Checking MaxScale has correct grants

Service Grants

Make sure that the MaxScale services have a user configured and that it has the correct grants. Refer to the MariaDB protocol documentation on what grants are required for services.

Monitor Grants

The monitor user requires different grants than the service user and each monitor type requires different grants.

Other Errors

For all authentication and permission related errors, add debug=enable-statement-logging under the [maxscale] section of your MaxScale configuration file. This will cause all SQL statements to be logged on the notice level which will help you figure out what the problem is.

Access denied errors for user root!

If you want to connect as root, you'll need to add enable_root_user=true to the service.

Access denied on databases/tables containing underscores

There seems to be a bug for databases containing underscores. Connect as root and use "SHOW GRANTS FOR user".

GRANT SELECT ON `my\_database`.* TO 'user'@'%' <-- bad

GRANT SELECT ON `my_database`.* TO 'user'@'%' <-- good

If you got a grant containing a escaped underscore, you can add the strip_db_esc=true parameter to the service to automatically strip escape characters or just replace the grant with a unescaped one.

System Errors

Failed to write message: 11, Resource temporarily unavailable (MaxScale 6.4 and older)

Starting with MaxScale 2.1 and until MaxScale 6, MaxScale can log the Failed to write message: 11, Resource temporarily unavailable message under extremely intensive workloads (see MXS-1983). MaxScale 22.08 no longer uses pipes for internal communication which means this problem will not appear there.

The first action to take when these messages are encountered is to upgrade your MaxScale installation to the latest version. Whenever this message is seen, it means that something is causing the internal message queue in MaxScale to fill up. More often than not it is a sign of a possible bug in MaxScale and most likely has been fixed in the most recent release of MaxScale.

To correct it increase the pipe buffer size from the default 1MB to a higher value. At least 8MB is recommended and should be increased until the message stops appearing.

To set the pipe buffer size, execute the following command.

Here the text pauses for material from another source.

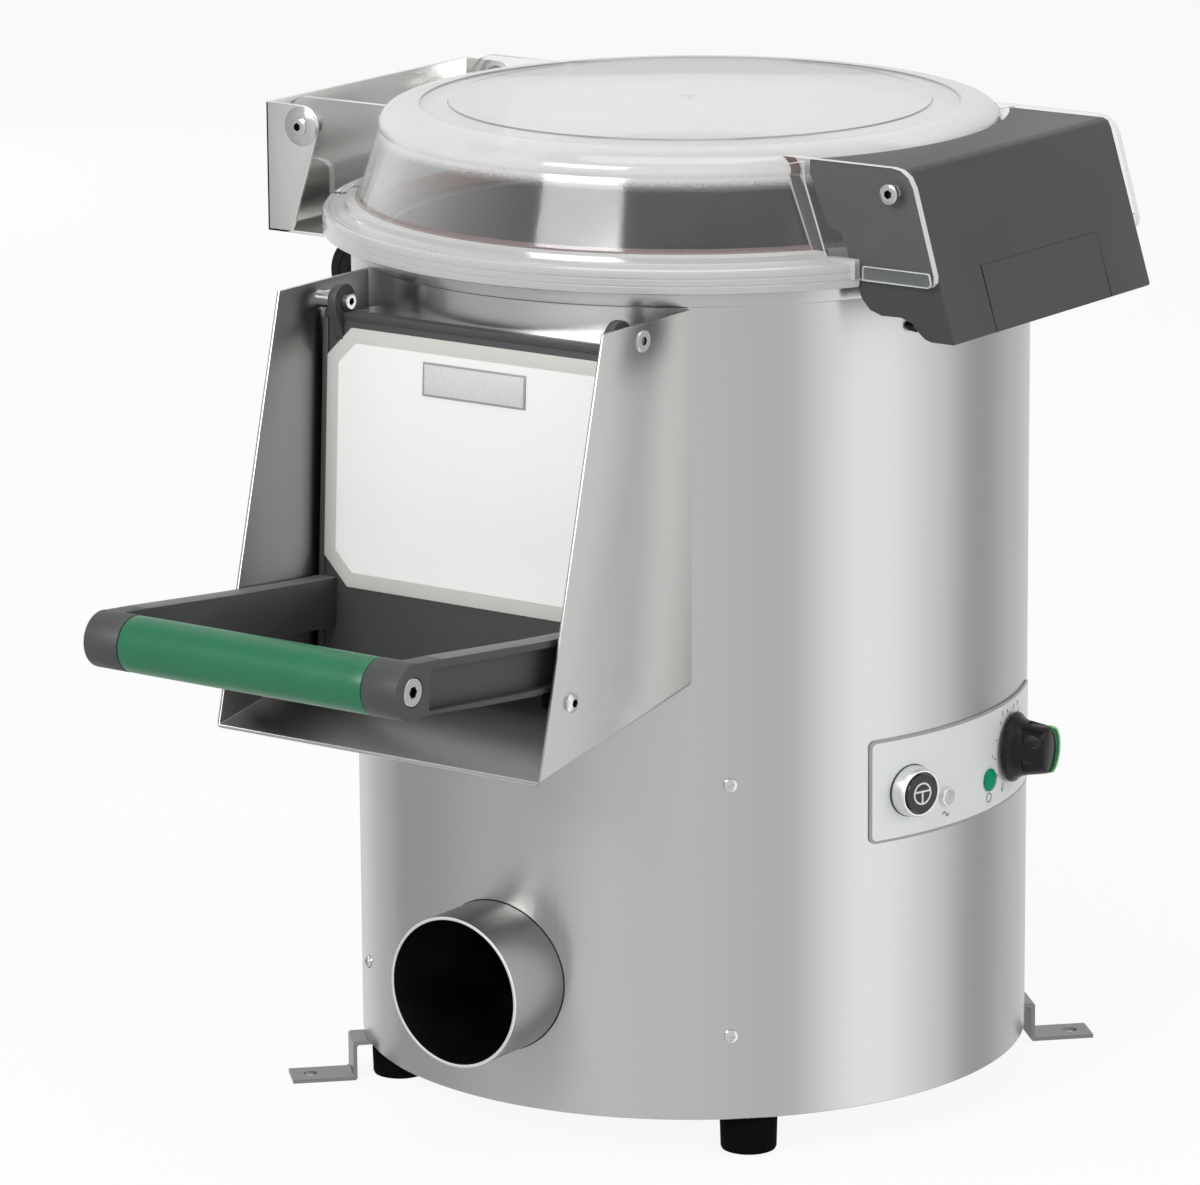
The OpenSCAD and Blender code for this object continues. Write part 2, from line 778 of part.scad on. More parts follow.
module motor_mount() {
    half = motor_d / 2 + mount_edge;
    post = half - post_d / 2 - 1;
    color("gray") difference() {
        union() {
            block([-half, motor_y - half, mount_z], [half, motor_y + half, motor_z]);
            for (x = [-post, post], y = [motor_y - motor_d / 5, motor_y + motor_d / 5])
                translate([x, y, base_top])
                    cylinder(r = post_d / 2, h = mount_z - base_top, $fn = small_fn);
        }
        translate([0, motor_y, mount_z - over])
            cylinder(r = motor_shaft_d / 2 + 2, h = mount_t + 2 * over, $fn = small_fn);
        difference() {
            translate([0, 0, mount_z - over]) cylinder(r = 2 * casing_r, h = mount_t + 2 * over,
                                                       $fn = round_fn);
            translate([0, 0, mount_z - 2 * over])
                cylinder(r = casing_in - 4, h = mount_t + 4 * over, $fn = round_fn);
        }
    }
}

module motor() {
    color("slategray") translate([0, motor_y, motor_z]) difference() {
        union() {
            cylinder(r = motor_d / 2, h = motor_h, $fn = round_fn);
            block([-motor_d / 2 - mount_edge, -terminal_l / 3, motor_h / 3],
                  [0, terminal_l / 3, motor_h / 3 + terminal_l]);
        }
        translate([0, 0, -over])
            cylinder(r = motor_shaft_d / 2 + fit_gap, h = 30 + over, $fn = small_fn);
    }
}

module motor_shaft() {
    color("silver") translate([0, motor_y, pulley_z - 4])
        cylinder(r = motor_shaft_d / 2, h = motor_z + 29 - pulley_z + 4, $fn = small_fn);
}

module pulley(r, bore_r) {
    difference() {
        rotate_extrude($fn = round_fn) polygon([
            [0, 0], [r + 2, 0], [r + 2, 1.5], [r - 0.2, 2], [r - 0.2, pulley_w - 2],
            [r + 2, pulley_w - 1.5], [r + 2, pulley_w], [0, pulley_w]]);
        translate([0, 0, -over]) cylinder(r = bore_r, h = pulley_w + 2 * over, $fn = small_fn);
    }
}

module motor_pulley() {
    color("gray") translate([0, motor_y, pulley_z])
        pulley(motor_pulley_d / 2 - skin, motor_shaft_d / 2);
}

module rotor_pulley() {
    color("gray") translate([0, 0, pulley_z])
        pulley(rotor_pulley_d / 2 - skin, shaft_r);
}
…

sudo sysctl -w fs.pipe-max-size=8388608

Before MaxScale 6.4.5, messages in the queue would end up taking 4096 bytes of memory which translated to a maximum of 256 messages with a 1MiB pipe size. In MaxScale 6.4.5, the size is 24 bytes which causes the maximum limit to be increased to about 43k messages.

If after all these actions you still see these warnings, please open a bug report on the MariaDB Jira under the MaxScale project.

Error 23: Too many open files

This is a common error when system limits for open files is too low. The fix to this is to increase the limits.

Systemd

Edit or add LimitNOFILE=<number of files> under the [Service] section in /usr/lib/systemd/system/maxscale.service.

Listeners not starting

While having multiple listeners, it takes time to load all user data from the backend servers. The default value of TimeoutStartSec in /usr/lib/systemd/system/maxscale.service for MaxScale is 120. If all listeners do not start before Systemd times out, increase the value from 120 to 360.

Binlogrouter

Commands not Working

Make sure you are connecting on the port where the binlogrouter is listening. A common mistake is to connect to a readwritesplit or readconnroute port and execute the replication configuration commands there.

MaxScale CDC: Avrorouter

For most problems, resetting the conversion state is the solution. If the conversion repeatedly stops at a certain point, please open a bug report.

Resetting conversion state

  • Stop MaxScale
  • Remove the avro.index and avro-conversion.ini files along with any generated .avro files from the director where the Avro files are stored
  • Start MaxScale

Binlog files are not found

Make sure the start_index parameter is set to the lowest binlog file number. For example, to start from mariadb-bin-000005, set start_index=5.

Access denied to CDC interface

Create the user with maxadmin call command cdc add_user <service name> <user> <password> or maxctrl call command cdc add_user <service name> <user> <password>.